Paris has a bid budget of about $66 million, Thobois said, which is half funded by the government.

Rome: Rome 2024 is selling Italian culture and the good life, embodied by bid chairman Luca Cordero di Montezemolo, former Ferrari chairman, 1990 World Cup chief organizer and current chairman of Alitalia.

“The athletes are not just a machine to win. ... They also want to smell the culture.”
Rome 2024 Chairman Luca Cordero di Montezemolo

Photo by: GETTY IMAGES
If awarded the Games, Rome will allow accredited Olympic guests to ride high-speed rails free, allowing them to visit the historic cities of Florence and Naples, Montezemolo said. Preliminary venue plans call for beach volleyball at the Roman Forum and a nightly parade of medal-winning athletes at the Colosseum.

“Rome means culture, it means beauty, it means the possibility of enjoying the quality of Italian life,” Montezemolo said. “It means the Vatican. It means something unique. For me, the main goal is the athletes. But the athletes — the athletes are not just a machine to win. Of course they are there to win, but they also want to smell the culture.”
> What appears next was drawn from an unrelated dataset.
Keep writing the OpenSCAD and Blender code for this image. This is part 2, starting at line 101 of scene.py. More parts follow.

He also spoke of the rich tradition from the 1960 Rome Olympics. Montezemolo even asserts there’s an upside to the corruption trials of local politicians and organized crime figures accused in the massive Mafia Capitale scandal.
“If this would happen in two years, it will be a disaster,” he said. “But now, its effect is sort of a purification of the town, to bring in a new leading class.”

Rome will set a bid budget in January. Various media reports have pegged the budget at $11 million, but Montezemolo said that figure was ridiculously low.
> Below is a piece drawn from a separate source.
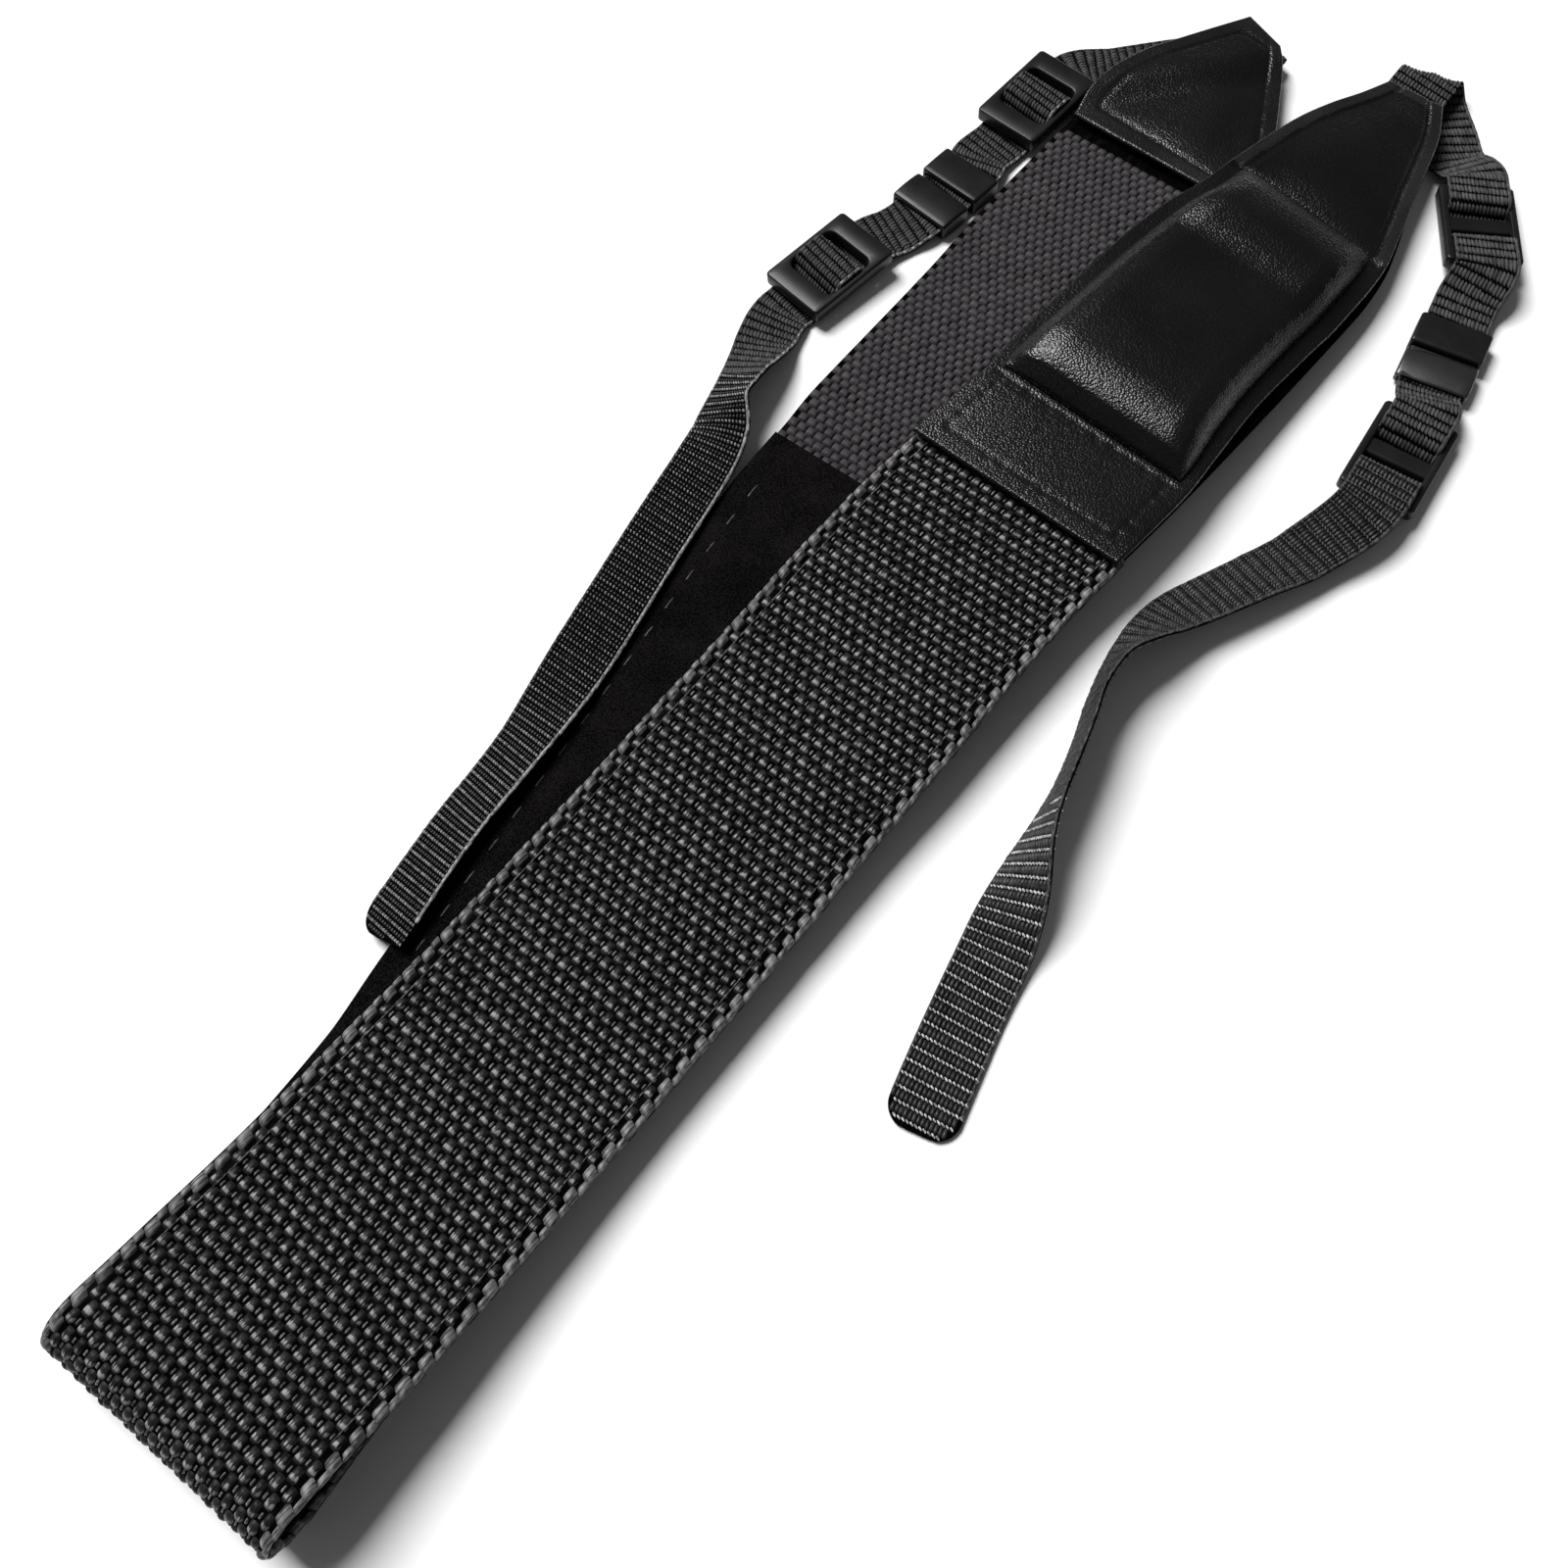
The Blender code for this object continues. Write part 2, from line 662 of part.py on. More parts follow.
def left_tail_height(x, y):
    """Middle of the left tail between the panels of the lower leather end."""
    return LEFT_EXIT["z_in"] - TAIL_LIFT + lift(x, y)


def right_tail_height(x, y):
    """Middle of the right tail between the panels of the upper leather end."""
    return upper_top(x, y) - TAIL_BELOW_TOP


def fold_under(exit_at, height):
    """Cross sections of a tail from inside its leather tip to past the fold under it."""
    heading = direction(exit_at["heading"])
    side = -left_of(heading)
    along = direction(exit_at["fold_angle"])
    across = left_of(along)
    start = np.array(exit_at["point"])
    corner = start + heading * exit_at["run"]
    radius = (exit_at["z_in"] - exit_at["z_out"]) / 2.0
    middle = (exit_at["z_in"] + exit_at["z_out"]) / 2.0
    half = TAIL_WIDTH / 2.0
    rows = []
    for back in TAIL_HELD:
        places = [start + heading * back + side * u for u in (-half, 0.0, half)]
        rows.append([laid((*place, height(*place))) for place in places])
    for angle in np.linspace(0.0, math.pi, TAIL_FOLD_SECTIONS):
        beyond = radius * angle
        row = []
        for u in (-half, 0.0, half):
            offset = float((corner - start + across * beyond) @ side)
            v = (u - offset) / float(along @ side)
            plan = corner + along * v + across * radius * math.sin(angle)
            follow = (1.0 + math.cos(angle)) / 2.0
            z = middle + radius * math.cos(angle) + follow * (height(*plan) - exit_at["z_in"])
            row.append(laid((*plan, z)))
        rows.append(row)
    slide = math.pi * radius * float(heading @ along) / float(heading @ across)
    after = 2.0 * float(heading @ along) * along - heading
    clear = half * abs(float(after @ along)) + TAIL_FOLD_CLEAR
    place = corner + along * slide + after * clear
    return rows, place, math.degrees(math.atan2(after[1], after[0]))


def free_middles(table):
    """Middles of a free end's cross sections, from its left edge and its roll."""
    edges = np.array(table, dtype=float)
    points = []
    for i, (x, y, z, roll) in enumerate(edges):
        heading = edges[min(i + 1, len(edges) - 1)][:2] - edges[max(i - 1, 0)][:2]
        side = left_of(heading / np.linalg.norm(heading))
        reach = TAIL_WIDTH / 2.0 * math.cos(math.radians(roll))
        rise = TAIL_WIDTH / 2.0 * math.sin(math.radians(roll))
        points.append(((*(np.array([x, y]) + side * reach), z + rise, roll), None))
    return points


def slider_points(slider, level):
    """Points that hold a tail straight through a slider, on the level of its end bars."""
    x, y, z, angle, pitch = slider
    points = []
    for along in SLIDER_KNOTS:
        place = np.array([x, y]) + direction(angle) * along
        height = z + level + along * math.tan(math.radians(pitch))
        if abs(along) <= BAR_KNOT:
            height -= math.copysign(WEAVE_DEPTH, level)
        points.append(((*place, height, 0.0), angle))
    return points


def keeper_points(keepers):
    points = []
    for x, y, z, angle in keepers:
        for along in KEEPER_KNOTS:
            place = np.array([x, y]) + direction(angle) * along
            points.append(((*place, z, 0.0), None))
    return points


def make_tail(name, exit_at, height, under_tip, sliders, keepers, between, free, level,
              tip_shares):
    rows, place, heading = fold_under(exit_at, height)
    points = [((*place, exit_at["z_out"], 0.0), heading)]
    points += [((*row, 0.0), None) for row in under_tip]
    points += slider_points(sliders[0], level)
    points += [((*between[0], 0.0), None)]
    points += keeper_points(keepers)
    points += [((*between[1], 0.0), None)]
    points += slider_points(sliders[1], level)
    points += free_middles(free)
    stations = route(points, TAIL_STEP)
    half = TAIL_WIDTH / 2.0
    for i, station in enumerate(stations):
        x, y, z, roll = station
        ahead = stations[min(i + 1, len(stations) - 1)][:2] - stations[max(i - 1, 0)][:2]
        side = left_of(ahead / np.linalg.norm(ahead))
        reach = math.cos(math.radians(roll))
        rise = math.sin(math.radians(roll))
        edges = (-half, 0.0, half)
        if i == len(stations) - 1:
            edges = (-half * tip_shares[0], 0.0, half * tip_shares[1])
        rows.append([laid((x + side[0] * u * reach, y + side[1] * u * reach, z + u * rise))
                     for u in edges])
    sheet(name, rows, TAIL_THICK, "tail_webbing")


# ---------------------------------------------------------------- sliders and keepers

def make_slider(name, x, y, z, angle, pitch):
    pose = (laid((x, y, z)), math.radians(angle), math.radians(pitch))
    frame = block(name, (SLIDER_LENGTH, SLIDER_WIDTH, SLIDER_THICK), *pose)
    window = SLIDER_BAR + 2.0 * SLIDER_SLOT
    opening = block(name + "_window", (window, SLIDER_SLOT_WIDTH, SLIDER_THICK * 2.0), *pose)
    bar_length = SLIDER_WIDTH - 2.0 * SLIDER_BAR_INSET
    bar = block(name + "_bar", (SLIDER_BAR, bar_length, SLIDER_BAR_THICK), *pose)
    combine(frame, as_cutter(opening), "DIFFERENCE")
    combine(frame, as_cutter(bar), "UNION")
    as_part(frame, "slider_plastic", SLIDER_ROUND)


def make_keeper(name, x, y, z, angle):
    place = laid((x, y, z))
    turn = math.radians(angle)
    sleeve = block(name, (KEEPER_LENGTH, KEEPER_WIDTH, KEEPER_HEIGHT), place, turn)
    slot = block(name + "_slot", (KEEPER_LENGTH * 2.0, KEEPER_SLOT_WIDTH, KEEPER_SLOT_HEIGHT),
                 place, turn)
    combine(sleeve, as_cutter(slot), "DIFFERENCE")
    as_part(sleeve, "slider_plastic", KEEPER_ROUND)


def make_hardware():
    for side, sliders, keepers in (("left", LEFT_SLIDERS, LEFT_KEEPERS),
                                   ("right", RIGHT_SLIDERS, RIGHT_KEEPERS)):
        for number, row in enumerate(sliders, 1):
            make_slider(f"{side}_slider_{number}", *row)
        for number, row in enumerate(keepers, 1):
            make_keeper(f"{side}_keeper_{number}", *row)


def clear_scene():
    for old in list(bpy.data.objects):
        bpy.data.objects.remove(old, do_unlink=True)
    for name in (COLLECTION, "cutters"):
        home = bpy.data.collections.new(name)
        bpy.context.scene.collection.children.link(home)


def main():
    clear_scene()
    make_band()
    make_lining()
    make_leather_a()
    make_pouch()
    make_leather_b()
    make_tail("left_tail", LEFT_EXIT, left_tail_height, LEFT_UNDER_TIP, LEFT_SLIDERS,
              LEFT_KEEPERS, LEFT_BETWEEN, LEFT_FREE, -END_BAR_LEVEL, LEFT_TIP_SHARES)
    make_tail("right_tail", RIGHT_EXIT, right_tail_height, RIGHT_UNDER_TIP, RIGHT_SLIDERS,
              RIGHT_KEEPERS, RIGHT_BETWEEN, RIGHT_FREE, END_BAR_LEVEL, RIGHT_TIP_SHARES)
    make_hardware()


main()
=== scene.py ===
"""Camera neck strap: the looks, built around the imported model.

The wide band, the lining, the leather ends and the narrow tails are each laid along the same
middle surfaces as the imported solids, and then get their yarns, seams, padding and grain.
Tables are in millimetres in the strap's own axes: +Y from the fold towards the leather tips,
+X towards the right tail, +Z up. laid() turns them into metres about the footprint's middle.
"""

from collections import namedtuple
import math

import bpy
import numpy as np
from mathutils import Matrix


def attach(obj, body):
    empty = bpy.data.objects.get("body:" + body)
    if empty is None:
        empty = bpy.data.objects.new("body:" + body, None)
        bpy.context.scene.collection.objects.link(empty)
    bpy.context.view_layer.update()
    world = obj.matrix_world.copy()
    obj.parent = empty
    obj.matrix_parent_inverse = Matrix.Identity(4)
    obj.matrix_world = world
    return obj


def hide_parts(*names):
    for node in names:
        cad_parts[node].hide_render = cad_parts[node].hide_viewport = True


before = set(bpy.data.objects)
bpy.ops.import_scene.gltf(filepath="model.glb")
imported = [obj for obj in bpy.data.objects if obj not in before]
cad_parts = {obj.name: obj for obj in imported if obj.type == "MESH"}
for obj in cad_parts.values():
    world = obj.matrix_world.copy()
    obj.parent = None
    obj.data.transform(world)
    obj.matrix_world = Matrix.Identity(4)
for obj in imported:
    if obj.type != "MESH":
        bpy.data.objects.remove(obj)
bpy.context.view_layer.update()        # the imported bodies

BODY = "root"
MM = 0.001
LAID_CENTRE = np.array([-5.9, 30.56, 0.0])
RANDOM = np.random.default_rng(7)

# ---------------------------------------------------------------- sizes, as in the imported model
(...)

Hamburg, Germany: Hamburg can’t quite fully embrace the international campaign yet, because it must pass muster with local voters first in a referendum on Nov. 29. It’s the only city to face a referendum to date.

“It’s a good thing, because it gives us a unique selling point, if you like,” said bid CEO Nikolas Hill.
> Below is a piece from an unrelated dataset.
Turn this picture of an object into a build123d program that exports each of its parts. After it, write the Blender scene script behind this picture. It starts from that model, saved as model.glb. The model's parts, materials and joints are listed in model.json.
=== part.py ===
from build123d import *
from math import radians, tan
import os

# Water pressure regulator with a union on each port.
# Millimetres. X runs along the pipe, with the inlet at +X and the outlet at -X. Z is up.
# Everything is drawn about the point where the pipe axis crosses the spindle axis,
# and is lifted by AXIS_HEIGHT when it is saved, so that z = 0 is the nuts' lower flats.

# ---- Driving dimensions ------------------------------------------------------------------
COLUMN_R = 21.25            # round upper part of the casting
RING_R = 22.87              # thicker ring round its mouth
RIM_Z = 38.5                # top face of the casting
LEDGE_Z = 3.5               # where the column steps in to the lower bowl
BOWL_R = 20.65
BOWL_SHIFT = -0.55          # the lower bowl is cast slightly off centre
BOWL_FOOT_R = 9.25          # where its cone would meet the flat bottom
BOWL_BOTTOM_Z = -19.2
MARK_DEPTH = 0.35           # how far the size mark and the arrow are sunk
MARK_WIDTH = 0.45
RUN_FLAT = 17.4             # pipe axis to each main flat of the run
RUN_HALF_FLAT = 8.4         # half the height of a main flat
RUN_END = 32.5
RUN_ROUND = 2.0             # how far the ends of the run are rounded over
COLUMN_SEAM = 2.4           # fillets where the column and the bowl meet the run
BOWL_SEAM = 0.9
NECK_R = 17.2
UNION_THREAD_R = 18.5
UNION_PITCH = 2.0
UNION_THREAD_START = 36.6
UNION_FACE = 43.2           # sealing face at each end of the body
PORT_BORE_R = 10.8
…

A positive result will be demonstrable evidence of public support, stronger than mere opinion polling, Hill said. It also will allow Hamburg to claim that the city itself, not merely its political leaders, has invited the Olympics.

Hill also wants to make a positive out of Hamburg’s relative anonymity compared to its competitors, which include three national capitals and a two-time Olympic host in Los Angeles.

“People don’t have a cliche in their minds for what a city might stand for and what it’s all about,” Hill said. “And that’s an opportunity to give them all a new idea.”

Hamburg’s bid budget is $55 million, half funded by corporate support and the other half by local and federal government.

Budapest, Hungary: The Hungarian capital has bid five times before, but not since 1960, and is eager to demonstrate its modern bona fides. On Nov. 1, Budapest surged 35 spots in a year to No. 12 on the research and benchmarking service SportCal’s list of top global sports cities.

“This is no coincidence,” said Erik Siklos, marketing and communications director for the Hungarian Olympic Committee. “Budapest has been constantly proving itself as an excellent host city, providing high-quality services in the field of international event organizing and being a popular and vivid location for athletes of numerous world events.”

Further details of its bid will be published in February, he said. “The respect of sports, the respect of the Games, the respect of Olympic champions lies deeply in our hearts,” Siklos said. “Olympism is a core element of Hungarian culture.”

Budapest has set a $50 million budget for the bid.